▶ **Given exercise**:
Copy exactly the lines from the one containing "cad_parts[node].hide_render = cad_parts[node].hide_viewport" through the one containing "imported = [obj", both included, and nothing else.

▶ **Provided entries**:
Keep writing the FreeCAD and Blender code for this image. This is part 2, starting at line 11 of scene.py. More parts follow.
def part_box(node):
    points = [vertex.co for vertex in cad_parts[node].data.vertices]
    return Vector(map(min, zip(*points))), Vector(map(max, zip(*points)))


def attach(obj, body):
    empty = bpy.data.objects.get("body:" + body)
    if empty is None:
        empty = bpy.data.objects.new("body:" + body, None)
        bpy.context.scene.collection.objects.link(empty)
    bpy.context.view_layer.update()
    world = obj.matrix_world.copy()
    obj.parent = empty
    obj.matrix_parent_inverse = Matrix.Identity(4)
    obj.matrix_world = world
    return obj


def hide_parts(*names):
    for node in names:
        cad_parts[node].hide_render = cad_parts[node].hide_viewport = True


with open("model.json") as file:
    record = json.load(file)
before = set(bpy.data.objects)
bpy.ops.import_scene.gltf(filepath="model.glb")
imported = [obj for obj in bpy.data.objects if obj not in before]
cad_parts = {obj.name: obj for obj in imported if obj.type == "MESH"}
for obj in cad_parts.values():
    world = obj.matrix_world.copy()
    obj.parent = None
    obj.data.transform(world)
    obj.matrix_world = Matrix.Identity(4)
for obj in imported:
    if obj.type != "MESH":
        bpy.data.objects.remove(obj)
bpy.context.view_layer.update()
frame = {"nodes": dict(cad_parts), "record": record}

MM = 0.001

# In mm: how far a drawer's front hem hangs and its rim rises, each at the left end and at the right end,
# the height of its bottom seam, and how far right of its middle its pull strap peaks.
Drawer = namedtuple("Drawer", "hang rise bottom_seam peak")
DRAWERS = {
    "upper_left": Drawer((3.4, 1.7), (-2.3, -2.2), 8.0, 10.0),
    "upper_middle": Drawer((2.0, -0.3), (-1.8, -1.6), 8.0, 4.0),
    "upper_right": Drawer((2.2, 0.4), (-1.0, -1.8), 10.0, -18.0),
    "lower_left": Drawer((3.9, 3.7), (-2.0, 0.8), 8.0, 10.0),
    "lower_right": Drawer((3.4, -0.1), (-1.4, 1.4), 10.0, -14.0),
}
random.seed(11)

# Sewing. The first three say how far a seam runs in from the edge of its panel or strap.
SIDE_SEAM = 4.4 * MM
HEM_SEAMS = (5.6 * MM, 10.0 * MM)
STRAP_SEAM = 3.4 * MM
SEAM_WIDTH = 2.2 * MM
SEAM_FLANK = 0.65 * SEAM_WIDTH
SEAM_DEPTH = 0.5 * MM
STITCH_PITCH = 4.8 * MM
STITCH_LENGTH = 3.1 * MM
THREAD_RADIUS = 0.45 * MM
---
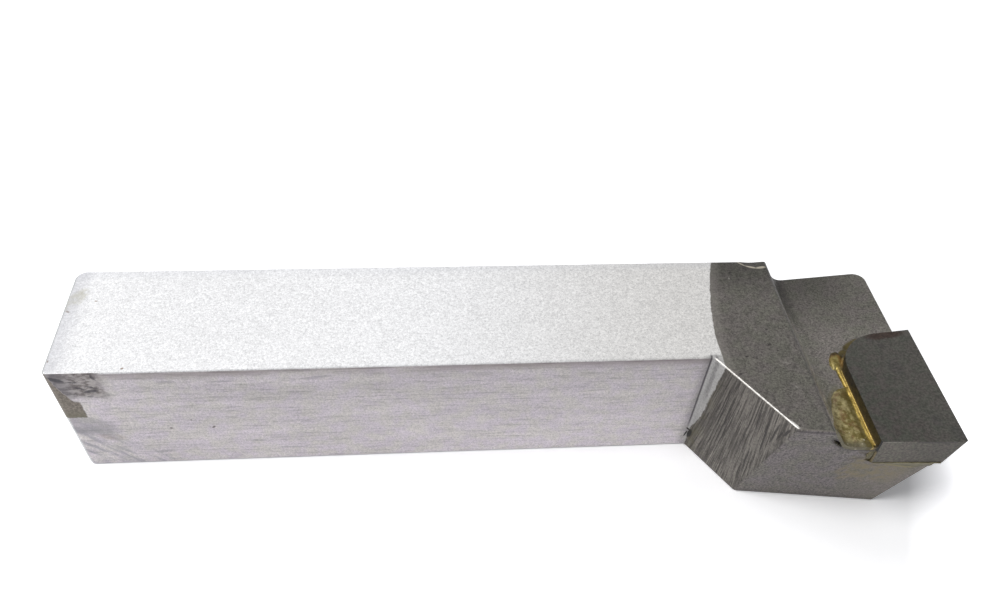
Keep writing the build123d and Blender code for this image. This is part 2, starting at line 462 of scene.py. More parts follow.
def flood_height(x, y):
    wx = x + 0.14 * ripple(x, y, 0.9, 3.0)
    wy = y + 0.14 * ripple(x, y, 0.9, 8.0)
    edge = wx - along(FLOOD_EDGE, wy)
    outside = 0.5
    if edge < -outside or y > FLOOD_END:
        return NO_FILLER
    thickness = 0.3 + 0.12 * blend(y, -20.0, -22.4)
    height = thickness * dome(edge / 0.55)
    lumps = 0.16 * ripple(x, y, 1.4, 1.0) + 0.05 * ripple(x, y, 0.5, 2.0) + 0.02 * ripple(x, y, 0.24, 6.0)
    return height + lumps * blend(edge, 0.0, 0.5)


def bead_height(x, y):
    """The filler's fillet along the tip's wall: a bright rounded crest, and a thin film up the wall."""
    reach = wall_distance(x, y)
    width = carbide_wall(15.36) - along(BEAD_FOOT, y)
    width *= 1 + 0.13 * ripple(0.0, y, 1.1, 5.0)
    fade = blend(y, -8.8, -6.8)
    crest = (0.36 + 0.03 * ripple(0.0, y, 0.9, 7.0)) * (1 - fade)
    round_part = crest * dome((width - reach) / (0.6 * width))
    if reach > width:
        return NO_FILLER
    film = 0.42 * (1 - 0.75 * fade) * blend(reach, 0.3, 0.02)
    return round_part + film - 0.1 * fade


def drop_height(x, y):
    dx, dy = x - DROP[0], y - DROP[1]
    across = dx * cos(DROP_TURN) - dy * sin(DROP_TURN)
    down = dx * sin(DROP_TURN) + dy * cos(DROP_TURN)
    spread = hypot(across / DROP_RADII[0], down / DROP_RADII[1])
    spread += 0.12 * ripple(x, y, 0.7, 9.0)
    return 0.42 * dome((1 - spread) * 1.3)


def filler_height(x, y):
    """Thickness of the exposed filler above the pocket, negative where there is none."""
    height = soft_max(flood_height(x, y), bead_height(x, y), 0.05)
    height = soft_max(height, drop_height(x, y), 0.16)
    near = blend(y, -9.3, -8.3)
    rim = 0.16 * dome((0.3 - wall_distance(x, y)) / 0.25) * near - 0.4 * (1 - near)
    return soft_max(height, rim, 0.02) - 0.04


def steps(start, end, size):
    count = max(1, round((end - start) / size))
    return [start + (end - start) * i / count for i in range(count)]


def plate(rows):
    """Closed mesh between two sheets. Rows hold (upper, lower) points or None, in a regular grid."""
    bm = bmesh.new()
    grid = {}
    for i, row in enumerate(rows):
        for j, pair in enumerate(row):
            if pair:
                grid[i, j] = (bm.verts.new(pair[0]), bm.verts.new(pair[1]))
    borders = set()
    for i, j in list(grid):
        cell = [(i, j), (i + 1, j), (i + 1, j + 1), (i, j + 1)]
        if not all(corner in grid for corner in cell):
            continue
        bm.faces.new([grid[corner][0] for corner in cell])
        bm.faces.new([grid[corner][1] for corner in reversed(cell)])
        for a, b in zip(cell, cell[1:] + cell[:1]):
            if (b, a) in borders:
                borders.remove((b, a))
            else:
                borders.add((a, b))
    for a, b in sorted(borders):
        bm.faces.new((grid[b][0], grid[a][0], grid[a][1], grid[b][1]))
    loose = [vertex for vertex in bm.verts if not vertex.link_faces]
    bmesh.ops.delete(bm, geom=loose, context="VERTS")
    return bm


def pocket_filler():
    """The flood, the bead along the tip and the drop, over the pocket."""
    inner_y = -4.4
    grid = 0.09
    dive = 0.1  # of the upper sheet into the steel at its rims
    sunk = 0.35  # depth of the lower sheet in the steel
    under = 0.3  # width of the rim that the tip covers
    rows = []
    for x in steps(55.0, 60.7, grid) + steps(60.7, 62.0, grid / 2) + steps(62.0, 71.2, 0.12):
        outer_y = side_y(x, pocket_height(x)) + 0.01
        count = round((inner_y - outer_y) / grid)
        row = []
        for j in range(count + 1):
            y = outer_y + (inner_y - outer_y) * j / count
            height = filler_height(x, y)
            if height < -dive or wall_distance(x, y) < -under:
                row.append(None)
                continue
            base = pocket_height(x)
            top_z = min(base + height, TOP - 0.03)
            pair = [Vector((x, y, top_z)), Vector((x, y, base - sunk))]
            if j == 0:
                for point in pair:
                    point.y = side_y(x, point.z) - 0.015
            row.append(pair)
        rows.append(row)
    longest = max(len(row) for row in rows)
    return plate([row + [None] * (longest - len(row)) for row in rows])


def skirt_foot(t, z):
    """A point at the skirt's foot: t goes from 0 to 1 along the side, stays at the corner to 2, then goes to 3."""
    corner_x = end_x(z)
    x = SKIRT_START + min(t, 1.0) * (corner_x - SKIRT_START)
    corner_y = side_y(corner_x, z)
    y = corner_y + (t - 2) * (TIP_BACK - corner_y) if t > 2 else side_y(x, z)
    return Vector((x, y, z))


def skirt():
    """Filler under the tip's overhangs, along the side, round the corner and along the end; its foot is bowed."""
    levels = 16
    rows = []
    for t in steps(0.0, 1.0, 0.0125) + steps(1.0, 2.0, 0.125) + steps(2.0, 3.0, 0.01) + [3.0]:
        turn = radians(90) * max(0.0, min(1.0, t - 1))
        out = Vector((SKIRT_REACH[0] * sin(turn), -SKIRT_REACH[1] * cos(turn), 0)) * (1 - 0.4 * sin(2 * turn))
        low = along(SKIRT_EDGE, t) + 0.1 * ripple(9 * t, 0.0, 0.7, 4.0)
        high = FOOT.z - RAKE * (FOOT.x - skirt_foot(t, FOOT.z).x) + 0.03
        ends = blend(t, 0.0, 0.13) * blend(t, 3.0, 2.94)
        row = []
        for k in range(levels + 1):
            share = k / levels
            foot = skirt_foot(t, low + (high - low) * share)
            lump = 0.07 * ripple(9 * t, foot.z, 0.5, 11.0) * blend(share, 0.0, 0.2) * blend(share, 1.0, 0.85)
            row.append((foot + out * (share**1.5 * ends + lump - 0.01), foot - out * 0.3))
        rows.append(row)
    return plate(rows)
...
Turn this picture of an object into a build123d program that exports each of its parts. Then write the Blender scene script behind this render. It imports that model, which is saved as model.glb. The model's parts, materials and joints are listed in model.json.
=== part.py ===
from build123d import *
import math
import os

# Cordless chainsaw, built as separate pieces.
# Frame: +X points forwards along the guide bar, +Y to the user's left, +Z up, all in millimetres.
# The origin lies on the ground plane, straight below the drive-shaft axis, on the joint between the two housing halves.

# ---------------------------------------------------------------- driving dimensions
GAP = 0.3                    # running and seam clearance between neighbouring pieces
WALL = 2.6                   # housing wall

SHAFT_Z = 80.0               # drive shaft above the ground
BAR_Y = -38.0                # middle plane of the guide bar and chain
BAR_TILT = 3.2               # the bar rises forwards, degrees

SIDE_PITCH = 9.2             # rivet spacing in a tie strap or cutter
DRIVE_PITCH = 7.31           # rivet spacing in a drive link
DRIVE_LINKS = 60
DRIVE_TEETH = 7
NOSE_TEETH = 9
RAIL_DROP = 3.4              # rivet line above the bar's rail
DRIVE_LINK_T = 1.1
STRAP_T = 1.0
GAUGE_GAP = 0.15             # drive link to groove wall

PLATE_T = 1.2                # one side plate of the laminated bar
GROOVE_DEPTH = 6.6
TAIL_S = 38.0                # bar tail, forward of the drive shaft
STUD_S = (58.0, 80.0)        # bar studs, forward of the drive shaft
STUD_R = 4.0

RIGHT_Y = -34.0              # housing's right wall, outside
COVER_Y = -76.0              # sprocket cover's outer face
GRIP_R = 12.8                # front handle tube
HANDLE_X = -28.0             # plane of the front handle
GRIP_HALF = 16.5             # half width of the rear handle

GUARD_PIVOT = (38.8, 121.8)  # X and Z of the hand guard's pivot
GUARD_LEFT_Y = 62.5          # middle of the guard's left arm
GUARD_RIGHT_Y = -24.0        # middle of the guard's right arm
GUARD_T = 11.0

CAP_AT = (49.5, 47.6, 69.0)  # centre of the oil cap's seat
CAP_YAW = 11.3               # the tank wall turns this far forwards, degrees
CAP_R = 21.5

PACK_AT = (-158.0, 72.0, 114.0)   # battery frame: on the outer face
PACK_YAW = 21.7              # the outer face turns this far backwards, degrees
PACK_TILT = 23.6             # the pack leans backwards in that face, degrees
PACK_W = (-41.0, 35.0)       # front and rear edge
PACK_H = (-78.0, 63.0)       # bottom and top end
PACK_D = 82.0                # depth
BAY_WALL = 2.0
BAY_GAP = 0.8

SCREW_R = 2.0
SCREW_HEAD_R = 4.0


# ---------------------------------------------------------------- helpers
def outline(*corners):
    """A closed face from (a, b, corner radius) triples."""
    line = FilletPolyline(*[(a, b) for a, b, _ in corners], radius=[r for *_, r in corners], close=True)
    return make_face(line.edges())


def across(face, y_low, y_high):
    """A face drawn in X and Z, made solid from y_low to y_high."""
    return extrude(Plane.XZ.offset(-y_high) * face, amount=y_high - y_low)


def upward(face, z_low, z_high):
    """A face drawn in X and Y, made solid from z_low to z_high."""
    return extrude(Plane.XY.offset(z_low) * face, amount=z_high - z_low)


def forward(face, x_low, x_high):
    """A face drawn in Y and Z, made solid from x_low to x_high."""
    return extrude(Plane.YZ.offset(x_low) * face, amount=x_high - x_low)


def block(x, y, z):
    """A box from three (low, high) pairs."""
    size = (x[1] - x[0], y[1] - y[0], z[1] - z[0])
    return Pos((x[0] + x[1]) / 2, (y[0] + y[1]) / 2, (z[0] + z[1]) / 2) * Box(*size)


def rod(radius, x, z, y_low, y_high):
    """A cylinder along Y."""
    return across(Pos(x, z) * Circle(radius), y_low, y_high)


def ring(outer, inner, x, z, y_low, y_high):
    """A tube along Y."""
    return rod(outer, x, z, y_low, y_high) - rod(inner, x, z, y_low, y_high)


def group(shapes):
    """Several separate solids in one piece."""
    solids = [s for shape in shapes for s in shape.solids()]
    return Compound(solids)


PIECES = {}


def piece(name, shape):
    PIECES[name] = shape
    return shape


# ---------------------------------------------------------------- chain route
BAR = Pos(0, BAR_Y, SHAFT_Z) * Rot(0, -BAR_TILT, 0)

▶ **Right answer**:
        cad_parts[node].hide_render = cad_parts[node].hide_viewport = True


with open("model.json") as file:
    record = json.load(file)
before = set(bpy.data.objects)
bpy.ops.import_scene.gltf(filepath="model.glb")
imported = [obj for obj in bpy.data.objects if obj not in before]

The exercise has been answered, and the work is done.